### Stated exercise
Repeat the full listing, word for word.

### Provided data
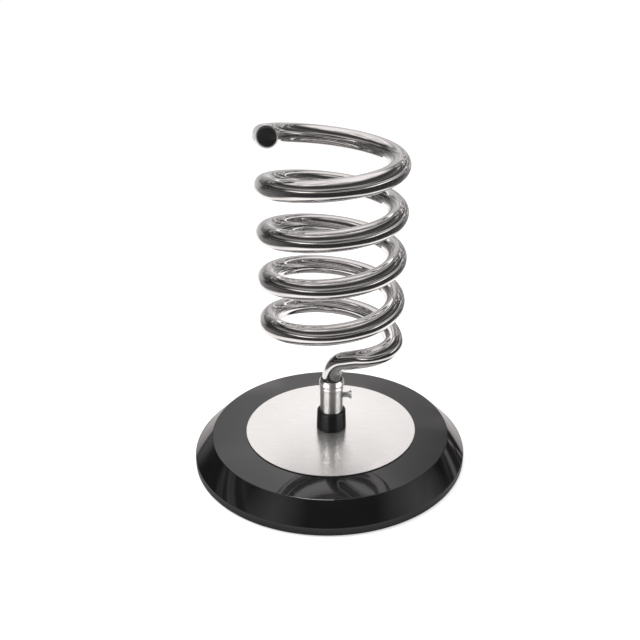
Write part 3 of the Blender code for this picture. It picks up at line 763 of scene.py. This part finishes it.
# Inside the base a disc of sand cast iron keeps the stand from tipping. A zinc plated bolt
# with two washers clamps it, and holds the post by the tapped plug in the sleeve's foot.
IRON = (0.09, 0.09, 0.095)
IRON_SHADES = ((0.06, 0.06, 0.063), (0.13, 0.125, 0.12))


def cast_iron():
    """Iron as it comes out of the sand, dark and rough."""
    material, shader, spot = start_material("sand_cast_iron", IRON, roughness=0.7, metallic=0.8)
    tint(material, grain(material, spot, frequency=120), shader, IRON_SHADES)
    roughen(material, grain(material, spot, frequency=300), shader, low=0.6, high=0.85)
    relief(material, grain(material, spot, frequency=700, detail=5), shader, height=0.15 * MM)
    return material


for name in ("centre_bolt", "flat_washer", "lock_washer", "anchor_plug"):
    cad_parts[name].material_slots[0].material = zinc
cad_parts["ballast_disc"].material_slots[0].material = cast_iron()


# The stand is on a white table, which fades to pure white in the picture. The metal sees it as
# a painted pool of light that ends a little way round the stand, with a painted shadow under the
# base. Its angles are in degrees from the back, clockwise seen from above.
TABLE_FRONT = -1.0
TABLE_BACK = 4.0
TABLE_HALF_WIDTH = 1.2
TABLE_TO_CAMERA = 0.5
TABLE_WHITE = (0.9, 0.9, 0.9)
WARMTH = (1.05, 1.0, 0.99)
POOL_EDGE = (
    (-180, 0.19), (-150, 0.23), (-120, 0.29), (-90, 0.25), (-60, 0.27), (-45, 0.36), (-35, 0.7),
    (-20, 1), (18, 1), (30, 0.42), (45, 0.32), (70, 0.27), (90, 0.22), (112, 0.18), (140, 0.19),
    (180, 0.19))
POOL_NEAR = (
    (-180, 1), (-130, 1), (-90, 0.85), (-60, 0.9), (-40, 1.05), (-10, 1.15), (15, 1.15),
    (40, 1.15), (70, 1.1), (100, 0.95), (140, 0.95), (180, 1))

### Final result
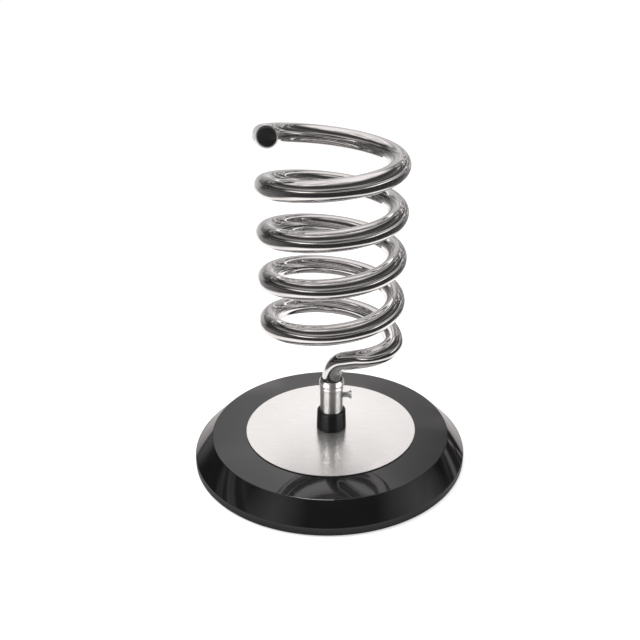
Write part 3 of the Blender code for this picture. It picks up at line 763 of scene.py. This part finishes it.
# Inside the base a disc of sand cast iron keeps the stand from tipping. A zinc plated bolt
# with two washers clamps it, and holds the post by the tapped plug in the sleeve's foot.
IRON = (0.09, 0.09, 0.095)
IRON_SHADES = ((0.06, 0.06, 0.063), (0.13, 0.125, 0.12))


def cast_iron():
    """Iron as it comes out of the sand, dark and rough."""
    material, shader, spot = start_material("sand_cast_iron", IRON, roughness=0.7, metallic=0.8)
    tint(material, grain(material, spot, frequency=120), shader, IRON_SHADES)
    roughen(material, grain(material, spot, frequency=300), shader, low=0.6, high=0.85)
    relief(material, grain(material, spot, frequency=700, detail=5), shader, height=0.15 * MM)
    return material


for name in ("centre_bolt", "flat_washer", "lock_washer", "anchor_plug"):
    cad_parts[name].material_slots[0].material = zinc
cad_parts["ballast_disc"].material_slots[0].material = cast_iron()


# The stand is on a white table, which fades to pure white in the picture. The metal sees it as
# a painted pool of light that ends a little way round the stand, with a painted shadow under the
# base. Its angles are in degrees from the back, clockwise seen from above.
TABLE_FRONT = -1.0
TABLE_BACK = 4.0
TABLE_HALF_WIDTH = 1.2
TABLE_TO_CAMERA = 0.5
TABLE_WHITE = (0.9, 0.9, 0.9)
WARMTH = (1.05, 1.0, 0.99)
POOL_EDGE = (
    (-180, 0.19), (-150, 0.23), (-120, 0.29), (-90, 0.25), (-60, 0.27), (-45, 0.36), (-35, 0.7),
    (-20, 1), (18, 1), (30, 0.42), (45, 0.32), (70, 0.27), (90, 0.22), (112, 0.18), (140, 0.19),
    (180, 0.19))
POOL_NEAR = (
    (-180, 1), (-130, 1), (-90, 0.85), (-60, 0.9), (-40, 1.05), (-10, 1.15), (15, 1.15),
    (40, 1.15), (70, 1.1), (100, 0.95), (140, 0.95), (180, 1))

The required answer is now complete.